State cap and trade extension draws mixed reaction

By on July 31, 2017

Supporters say it will be good for the environment, but others fear the damage it could do to businesses and working families.

Earlier this month, the state legislature handed Gov. Jerry Brown a major victory when it voted to extend California’s main program for battling climate change.

The vote on Assembly Bill 398 extended the state’s cap-and-trade program, which began five years ago, to 2030. The final tally, which included eight Republican votes, was 55-21 in the Assembly and 28-12 in the Senate.

Brown and other supporters of the program – the only one of its kind in the United States  – hailed the July 16 vote, calling it the best way for the state with one for the largest economies  in the world  to meet its emission cutting goals during the next 13 years.

Legislators in Sacramento also passed a companion bill, AB 617, that seeks to reduce pollutants that cause health problems like asthma. That vote was 50-24 in the Assembly and 27-13 in the Senate.

In a break with partisan gridlock, one GOP state Senator – Tom Berryhill in Modesto – and seven Republican assembly members voted in favor of AB 398.

In a statement, Brown praised the vote, saying Democrats and Republicans “set aside their differences, came together and took courageous action.”

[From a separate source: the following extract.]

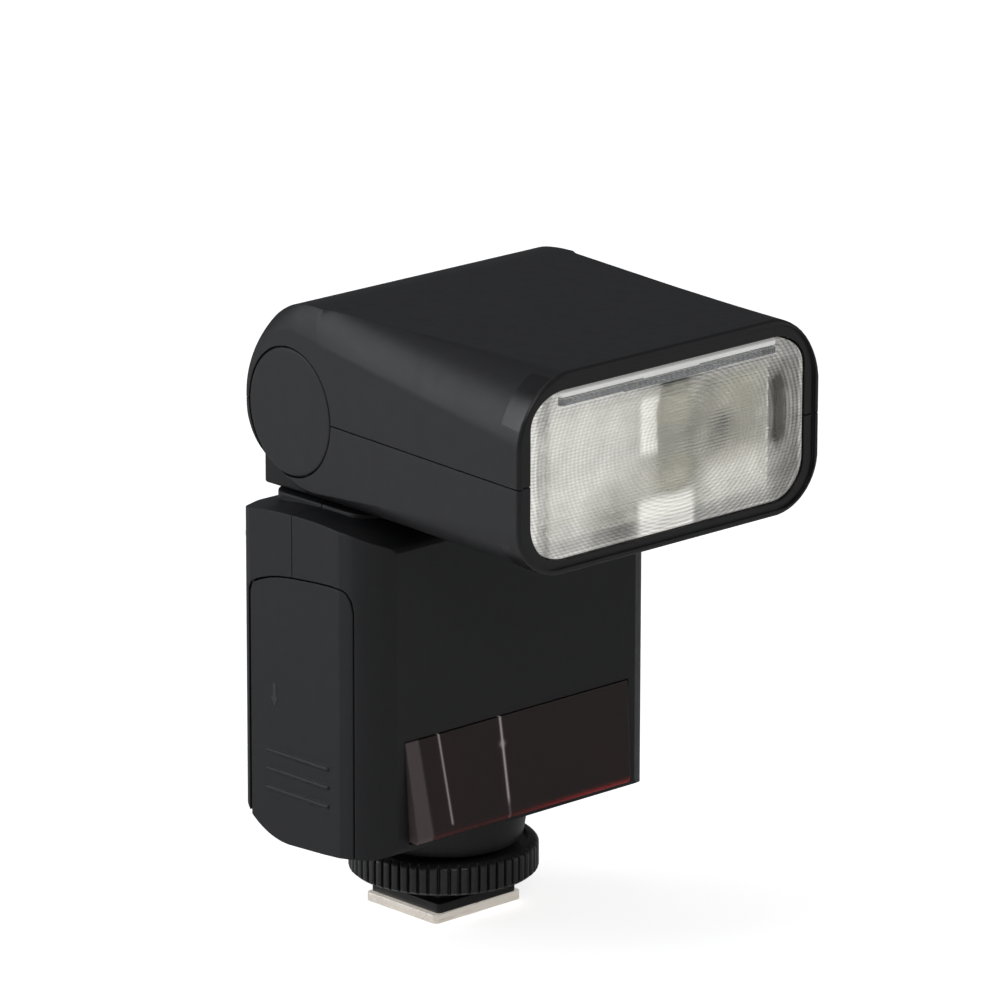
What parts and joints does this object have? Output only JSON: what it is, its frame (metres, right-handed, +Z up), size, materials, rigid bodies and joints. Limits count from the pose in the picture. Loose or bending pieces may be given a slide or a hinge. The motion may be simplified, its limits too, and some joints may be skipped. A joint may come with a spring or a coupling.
{
  "type": "speedlight flash",
  "caption": "Compact hot-shoe camera flash: tilting and swivelling head with zoom reflector and pull-out panels, slim body with side battery door, dial and keys, locking foot",
  "frame": {"origin": "centre of the underside of the foot plate", "axes": "+Z up; -Y is the direction the head points at rest, away from the viewer; +X is the viewer's right; the battery door is on -X"},
  "size_m": [0.063, 0.0687, 0.102],
  "materials": {
    "housing": "fine matte texture, near black",
    "neck_plastic": "fine matte texture, near black",
    "dark_red_window": "polished, dark red translucent",
    "circuit_board": "green solder resist",
    "display": "liquid crystal panel",
    "display_window": "clear tinted window",
    "capacitor_sleeve": "dark plastic sleeve",
    "ferrite": "ferrite and copper winding",
    "battery_case": "dark grey case",
    "gold_contact": "gold plated",
    "inner_plastic": "moulded inner part",
    "foot_metal": "brushed nickel",
    "foot_plastic": "hard black plastic",
    "screw_steel": "machined steel",
    "ring_plastic": "satin black, ribbed",
    "control_plastic": "satin dark grey",
    "test_lamp": "translucent red",
    "bearing_steel": "turned steel",
    "lens_clear": "clear acrylic with fine rings",
    "diffuser_clear": "clear ribbed acrylic",
    "card_white": "white card",
    "reflector_metal": "polished aluminium",
    "tube_glass": "clear glass with metal ends",
    "socket_shell": "plated shell",
    "motor_steel": "drawn steel can",
    "coil_winding": "wound coil, lacquered"
  },
  "bodies": {
    "body": {"front_shell": "housing", "rear_shell": "housing", "sensor_window": "dark_red_window", "sensor_board": "circuit_board", "main_board": "circuit_board", "lcd_module": "display", "lcd_window": "display_window", "main_capacitor": "capacitor_sleeve", "charge_transformer": "ferrite", "battery_pack": "battery_case", "battery_contacts": "gold_contact", "battery_tray": "inner_plastic", "foot_block": "foot_plastic", "foot_plate": "foot_metal", "foot_screws": "screw_steel", "housing_screws": "screw_steel", "dial_encoder": "inner_plastic", "usb_socket": "socket_shell"},
    "neck": {"neck_front": "neck_plastic", "neck_rear": "neck_plastic", "swivel_hub": "bearing_steel", "swivel_retainer": "bearing_steel", "tilt_axles": "bearing_steel", "axle_screws": "screw_steel"},
    "head": {"head_upper_shell": "housing", "head_lower_shell": "housing", "pivot_cap_left": "housing", "pivot_cap_right": "housing", "fresnel_lens": "lens_clear", "guide_rods": "bearing_steel", "stepper_motor": "motor_steel", "trigger_coil": "coil_winding", "panel_guide": "inner_plastic"},
    "zoom_unit": {"zoom_carriage": "inner_plastic", "reflector": "reflector_metal", "flash_tube": "tube_glass"},
    "zoom_screw": {"lead_screw": "bearing_steel"},
    "catchlight": {"catchlight_panel": "card_white"},
    "wide": {"wide_panel": "diffuser_clear"},
    "door_slider": {"door_hinge_pin": "bearing_steel"},
    "door": {"battery_door": "housing"},
    "usb_flap": {"usb_cover": "control_plastic"},
    "clamp": {"pressure_plate": "foot_plastic"},
    "ring": {"lock_ring": "ring_plastic"},
    "shoe_pin": {"lock_pin": "bearing_steel"},
    "contacts": {"contact_pins": "gold_contact"},
    "dial": {"select_dial": "control_plastic"},
    "set_key": {"set_button": "control_plastic"},
    "key_mode": {"mode_key": "control_plastic"},
    "key_zoom": {"zoom_key": "control_plastic"},
    "key_sync": {"sync_key": "control_plastic"},
    "key_slave": {"slave_key": "control_plastic"},
    "key_test": {"test_button": "test_lamp"},
    "switch": {"power_switch": "control_plastic"}
  },
  "joints": [
    {"name": "swivel", "type": "hinge", "parent": "body", "child": "neck", "pos_m": [0, 0.0043, 0.072], "axis": [0, 0, 1], "range_deg": [-150, 180]},
    {"name": "tilt", "type": "hinge", "parent": "neck", "child": "head", "pos_m": [0, 0.0053, 0.0842], "axis": [-1, 0, 0], "range_deg": [0, 90]},
    {"name": "zoom", "type": "slide", "parent": "head", "child": "zoom_unit", "axis": [0, 1, 0], "range_m": [0, 0.012]},
    {"name": "zoom_screw_spin", "type": "hinge", "parent": "head", "child": "zoom_screw", "pos_m": [-0.019, -0.03, 0.0757], "axis": [0, 1, 0], "range_deg": [0, 1441]},
    {"name": "catchlight_pull", "type": "slide", "parent": "head", "child": "catchlight", "axis": [0, -1, 0], "range_m": [0, 0.033]},
    {"name": "wide_panel_pull", "type": "slide", "parent": "head", "child": "wide", "axis": [0, -1, 0], "range_m": [0, 0.033]},
    {"name": "door_slide", "type": "slide", "parent": "body", "child": "door_slider", "axis": [0, 0, -1], "range_m": [0, 0.003]},
    {"name": "door_swing", "type": "hinge", "parent": "door_slider", "child": "door", "pos_m": [-0.03035, 0.0103, 0.04], "axis": [0, 0, -1], "range_deg": [0, 95]},
    {"name": "usb_cover_swing", "type": "hinge", "parent": "body", "child": "usb_flap", "pos_m": [0.03038, -0.0052, 0.03672], "axis": [0, 1, 0], "range_deg": [0, 100]},
    {"name": "clamp_travel", "type": "slide", "parent": "body", "child": "clamp", "axis": [0, 0, -1], "range_m": [0, 0.00121]},
    {"name": "lock_ring_turn", "type": "hinge", "parent": "clamp", "child": "ring", "pos_m": [0, 0, 0.008], "axis": [0, 0, 1], "range_deg": [0, 432]},
    {"name": "lock_pin_travel", "type": "slide", "parent": "body", "child": "shoe_pin", "axis": [0, 0, -1], "range_m": [0, 0.00121]},
    {"name": "contact_pin_travel", "type": "slide", "parent": "body", "child": "contacts", "axis": [0, 0, 1], "range_m": [0, 0.0005]},
    {"name": "dial_turn", "type": "hinge", "parent": "body", "child": "dial", "pos_m": [0, 0.017, 0.0312], "axis": [0, 1, 0], "continuous": true},
    {"name": "set_press", "type": "slide", "parent": "body", "child": "set_key", "axis": [0, -1, 0], "range_m": [0, 0.0006]},
    {"name": "mode_press", "type": "slide", "parent": "body", "child": "key_mode", "axis": [0, -1, 0], "range_m": [0, 0.0006]},
    {"name": "zoom_key_press", "type": "slide", "parent": "body", "child": "key_zoom", "axis": [0, -1, 0], "range_m": [0, 0.0006]},
    {"name": "sync_press", "type": "slide", "parent": "body", "child": "key_sync", "axis": [0, -1, 0], "range_m": [0, 0.0006]},
    {"name": "slave_press", "type": "slide", "parent": "body", "child": "key_slave", "axis": [0, -1, 0], "range_m": [0, 0.0006]},
    {"name": "test_press", "type": "slide", "parent": "body", "child": "key_test", "axis": [0, -1, 0], "range_m": [0, 0.0006]},
    {"name": "power_slide", "type": "slide", "parent": "body", "child": "switch", "axis": [1, 0, 0], "range_m": [0, 0.0038]}
  ],
  "couplings": [
    {"joint": "zoom_screw_spin", "follows": "zoom", "rad_per_m": 2094.4},
    {"joint": "clamp_travel", "follows": "lock_ring_turn", "m_per_rad": 0.00015915},
    {"joint": "lock_pin_travel", "follows": "lock_ring_turn", "m_per_rad": 0.00015915}
  ]
}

The state legislature, demonstrated to the rest of the country  “what good government looks like,” said Brown, who signed AB 398 into law Tuesday.

Several prominent Republicans, including former California Gov. Pete Wilson and former U.S. Secretary of State George Shultz, immediately endorsed the measure. Former Gov. Arnold Schwarzenegger, who signed the legislation that helped start the state’s cap and trade legislation, said in a statement that the vote “fills me with tremendous pride.”

To its proponents, the extension is a win for everyone.

The state will continue to fight climate change with the market-oriented cap and trade, in which businesses receive economic rewards in exchange for reducing the level of emissions in pollutants. Brown got the super-majority vote he wanted, and California showed the rest of the country that Republicans and Democrats can work together to help solve a problem, one with potentially devastating long-term consequences.

But not everyone sees it that way.

The cap-and-trade bill and its accompanying piece of clean air legislation has critics on both sides of the political aisle.

Some say it could hurt everyone by sending the price of gasoline through the roof. They cite a study by the non-partisan Legislative Analyst’s Office, which found that cap and trade could raise gas prices anywhere from 24 to 73 cents a gallon by 2031.

Others say it’s too soft on business, and that it guts the state’s efforts to reduce greenhouse emissions.

One local economist says no one state can do much to reduce global warming, even one the size and scope of California.

“It doesn’t make a lot of sense,” said Jay Prag, professor of economics and finance at the Drucker School of Management at Claremont Graduate University. “In order for something like this to work, to have a real impact on the environment, everyone has to do it. No one state is going to make that much difference.”

Because it will raise taxes, the legislation is likely to hurt businesses in California over the next 10 years or so, Prat said.

“I think the stuff about gas prices going sky high is overblown, but extending the taxes definitely will not help businesses,” Prag said. “It could cause some of them to leave the state, and we already have enough of a problem in that area.”

Lou Desmond, host of The Lou Desmond and Company Show, a conservative-leaning talk show broadcast weekdays from 5-7 p.m on News Talk 1290 AM, iHeartRadio, believes extending the state’s cap and trade program will be devastating to the state’s economy, and to working families in particular.

“A tax of 73 cents per gallon, which is what they’re talking about, works out to an extra $600 to $1,000 a year,” said Desmond. “It’s also a fact that a lot of people in the Inland Empire work in Los Angeles and Orange County, so they have a long drive to get to work.

Because it guts the state’s requirements regarding the elimination of greenhouse gas emissions, AB 398 is more of a sop to the oil industry than it is anything else, said Penny Newman, executive director of the Center for Community Action and Environmental Justice, a non-profit environmental group based in Jurupa Valley.

“Big oil certainly won big-time on this one,” Newman said. “I don’t know what we can do about that. We’re looking for ways we can fight back, but I don’t know if there are any.”